Lastly, perhaps you didn’t intend to come off as being arrogant, but this is how I interpret many of your posts. I believe that that English is not your first language, and perhaps this is the source of the communication problem. In any case, I have limited time to walk you through this.

Cheers,
Thom @ Galibier
None of this stuff, no matter how expensive, will ever get me back to that night when I was 17 years old, sitting in a tiny nightclub in New Haven (Connecticut), listening to John Coltrane play and watching him at work, as he was standing about 6 feet from my table. It was snowing hard outside, too dangerous to drive, really. So he and his quartet just kept playing on for many hours in the darkened room, while I tried to pretend I was old enough to be in a bar. But that experience and others like it is why I can enjoy Coltrane on my car radio, and at some level it is why I pursue this arcane parallel art form known as "hi-fi". It's all linked together but all different as well. I would rather not question it, in fact.
Atmasphere, very well put. You can also use Tarskian aproch
in terms of satisfaction conditions: 'x satisfied Fx and Gx'. Dertonarm and I are still 'victims' of our philosophical education with Aristotelian 'essences';the inherent qualitys in the things. Quine made this joke about
the 'essence' (aka ratio) of humans: 'federless biped'. Ie
both desriptions of 'man' are true.
Regards,
Thom_mackris, your last post certainly shows that your spare time can't be all that limited...;-) ...
Value is of course kind of a label and assigned by people. As thus it can never be universal nor objective in any way.
Value in the sense that most people understand it today is only individual.
However - a roman gladius, its blade made from the special alloy produced by a certain celtic tribe in the area of lake Chiemsee in southern Bavaria ( because the soil there was contaminated by millions of fragments from an exploded comet which exploded in the sky above their territory a few hundred years before ) had an inherent quality which by far exceeded (in all critical aspects of "performance" such as hardness, durability, weight etc.) all other swords of its time for 3 centuries and won the roman empire the pre-dominance in Europe.
That is an inherent product quality which has nothing to do with individual point of view, bias or price tag.
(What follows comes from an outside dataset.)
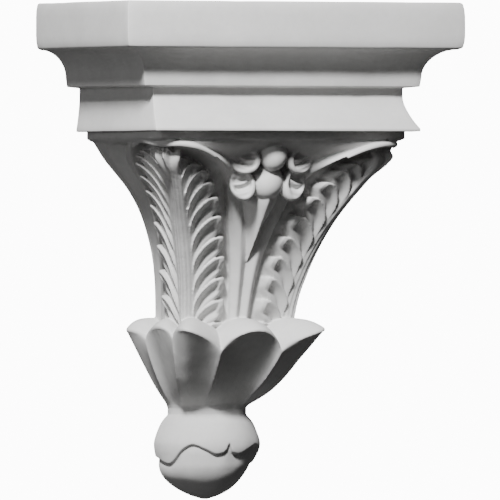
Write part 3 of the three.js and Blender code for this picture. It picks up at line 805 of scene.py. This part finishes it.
# The studio: a plain pale floor well below the piece, and a white surround that the camera sees as
# paper white but that gives only a faint light, so that the lamps model the carving.
FLOOR_SIZE, FLOOR_HEIGHT = 6, -2.2
SEEN_WHITE, FAINT_LIGHT = 12, 0.055
WHITE, PAPER = (1, 1, 1, 1), (0.8, 0.8, 0.8, 1)
CASTING_MIDDLE = Vector((0, -0.08, -0.09))
bpy.ops.object.select_all(action="DESELECT")
bpy.ops.mesh.primitive_plane_add(size=FLOOR_SIZE, location=(0, 0, FLOOR_HEIGHT))
floor = bpy.context.object
floor.name = "studio_floor"
pale_paper = bpy.data.materials.new("pale_paper")
paper = Finish(pale_paper)
paper.shader.inputs["Base Color"].default_value = PAPER
paper.shader.inputs["Roughness"].default_value = 0.9
floor.data.materials.append(pale_paper)
floor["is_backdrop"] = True

bpy.context.scene.world = bpy.data.worlds.new("white_surround")
surround = Finish(bpy.context.scene.world)
surround.nodes.clear()
seen = surround.node("ShaderNodeBackground", {}, {"Strength": SEEN_WHITE, "Color": WHITE})
lit = surround.node("ShaderNodeBackground", {}, {"Strength": FAINT_LIGHT, "Color": WHITE})
ray = surround.node("ShaderNodeLightPath", {}, {})
choice = surround.node(
    "ShaderNodeMixShader", {},
    {0: ray.outputs["Is Camera Ray"], 1: lit.outputs[0], 2: seen.outputs[0]},
)
surround.node("ShaderNodeOutputWorld", {}, {0: choice.outputs[0]})


def soft_light(name, azimuth, elevation, distance, size, power):
    """A square lamp aimed at the middle of the casting, from an angle round and an angle up."""
    a, e = math.radians(azimuth), math.radians(elevation)
    back = Vector((math.sin(a) * math.cos(e), -math.cos(a) * math.cos(e), math.sin(e)))
    data = bpy.data.lights.new(name, "AREA")
    data.size, data.energy, data.spread = size, power, math.radians(45)
    lamp = bpy.data.objects.new(name, data)
    lamp.location = CASTING_MIDDLE + back * distance
    lamp.rotation_euler = back.to_track_quat("Z", "Y").to_euler()
    bpy.context.collection.objects.link(lamp)


soft_light("key_light", -37, 38, 2.2, 0.3, 8.2)
soft_light("low_light", -66, 8, 2.4, 0.8, 0.7)

# The camera: level, 25 degrees round to the left of the middle, through a very long lens.
AZIMUTH, DISTANCE, FRAME_WIDTH = -25, 12, 0.3815
FRAME_MIDDLE_RIGHT, FRAME_MIDDLE_HEIGHT, FRAME_MIDDLE_OUT = 0.0355, -0.0888, 0.09
turn = math.radians(AZIMUTH)
right = Vector((math.cos(turn), math.sin(turn), 0))
back = Vector((math.sin(turn), -math.cos(turn), 0))
view = bpy.data.cameras.new("photo_camera")
view.lens = view.sensor_width * DISTANCE / FRAME_WIDTH
view.clip_end = 100
camera = bpy.data.objects.new("photo_camera", view)
frame_middle = right * FRAME_MIDDLE_RIGHT + Vector((0, 0, FRAME_MIDDLE_HEIGHT))
camera.location = frame_middle + back * (DISTANCE + FRAME_MIDDLE_OUT)
camera.rotation_euler = back.to_track_quat("Z", "Y").to_euler()
bpy.context.collection.objects.link(camera)
bpy.context.scene.camera = camera

seen_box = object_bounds()
sizes = {"cad": cad_box, "seen": seen_box}
sizes = {name: [list(corner) for corner in box] for name, box in sizes.items()}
There are similar examples today ( if few - and even fewer in high-end audio ).

We all have very different biases and what one may call a gifted or ingenious design means nothing or just being mediocre to the other.
Lets just assume that a person is every bit as deep into the design process of preamplifiers, poweramplifiers, turntables and loudspeakers as the persons/designers you think are the most gifted. But he has long progressed from a level which is still thought of as state of the art. But that person has no financial interest anymore and - that is important now! - does not tries to "market" a "product" and thus is no competitor on the market.
It certainly makes little to no sense to discuss here any aspects of philosophy - if I want to do this with an audiophile on Audiogon, I will send a PN to Nandric, as I know he is both willing and able to follow certain paths in philosophy and has enough knowledge, cultural education and background to do so.
So much for my arrogance and yes, you may indeed interpret my posts correctly, but that is a reflection of your own imagination and will tell you something - independent of the quality of my english which indeed in neither my first language nor my only one. But it serves me good enough to follow anything written here and I may have little problem to walk without your guidance - through english and through audio.
You are a dealer and need to support the products you sell and to defend your position - fine with me.